View the text of the legislation
Gruenberg Sees Room for More Supervision of Nonbanks
Nonbank financial institutions have become an integral part of the financial services landscape, and as a result, banks and nonbanks need to be viewed as “an interconnected whole and overseen accordingly,” Federal Deposit Insurance Corp. Chairman Martin Gruenberg said Monday. In a speech on financial stability risks posed by nonbanks, Gruenberg said that nonbanks can transmit risk into other parts of the financial system and “seriously hamper” the credit and financial intermediation needed to support the economy.
Gruenberg noted that the Financial Stability Oversight Council can designate nonbanks as subject to heightened supervision and resolution planning requirements, and the council recently proposed new guidance for how it would make those determinations. However, the issue remains that once a nonbank receives an FSOC designation, it moves from virtually no regulation to full regulation. “Consideration should be given to the development of a more tailored process that reduces undue financial system risk while applying prudential regulation and resolution planning requirements that are fit for purpose in the context of a particular nonbank financial institution's risks,” he said.

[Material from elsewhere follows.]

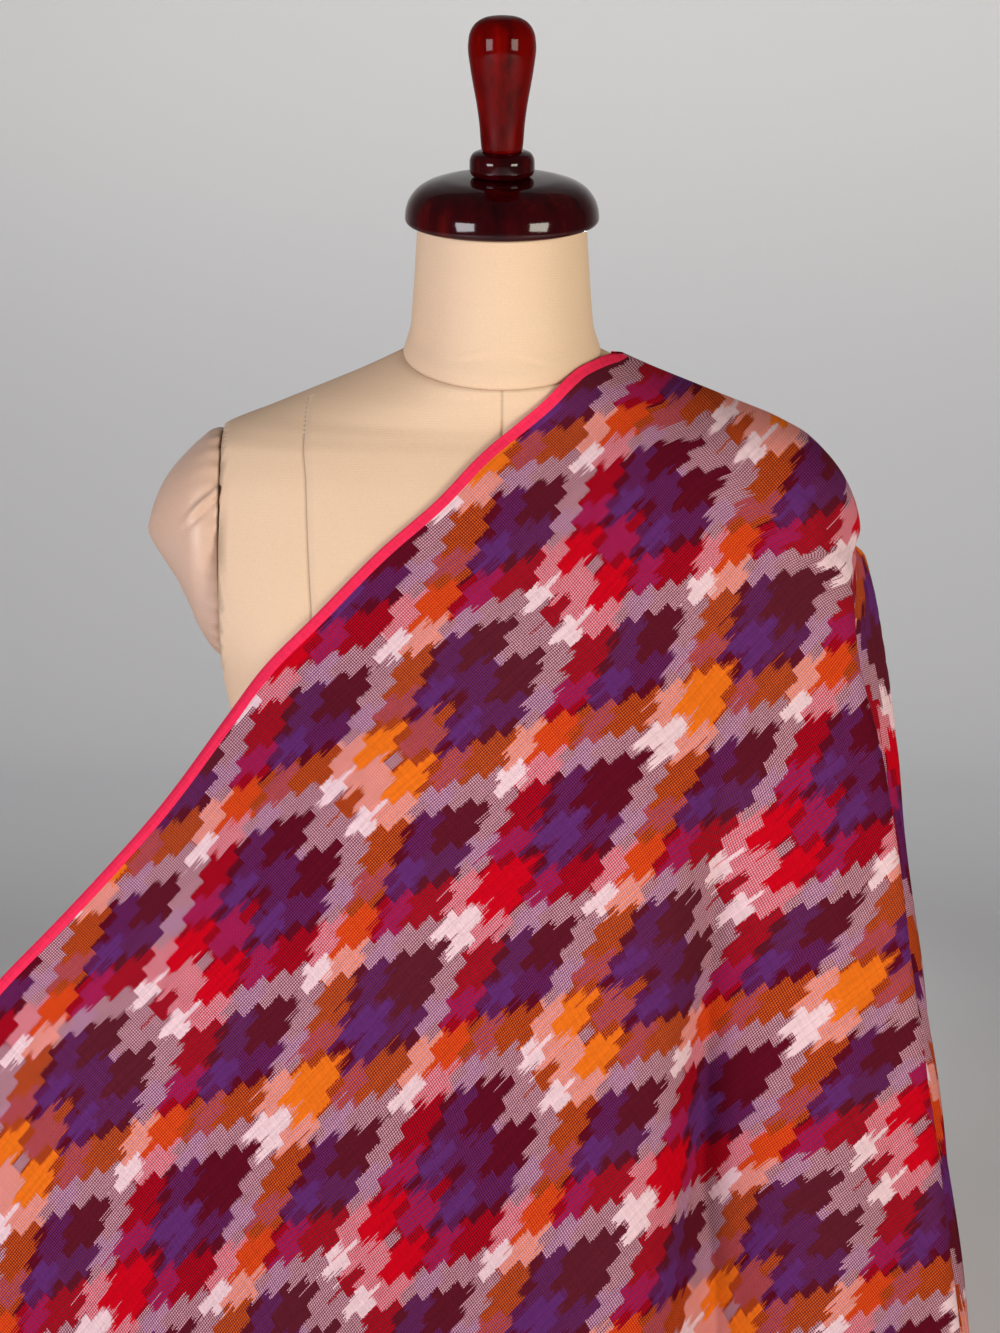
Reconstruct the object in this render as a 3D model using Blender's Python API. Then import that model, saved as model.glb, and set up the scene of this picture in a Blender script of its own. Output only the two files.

Gruenberg also responded to concerns that proposed interagency capital requirements for banks with at least $100 billion in assets would cause more banking services to shift to nonbanks. “The obvious response to that is there should be appropriately strong capital requirements for those activities in the banks, complemented by greater transparency, stronger oversight and appropriate prudential requirements for nonbanks,” he said. “That would be the most effective and balanced way to enhance the stability of the entire financial system.”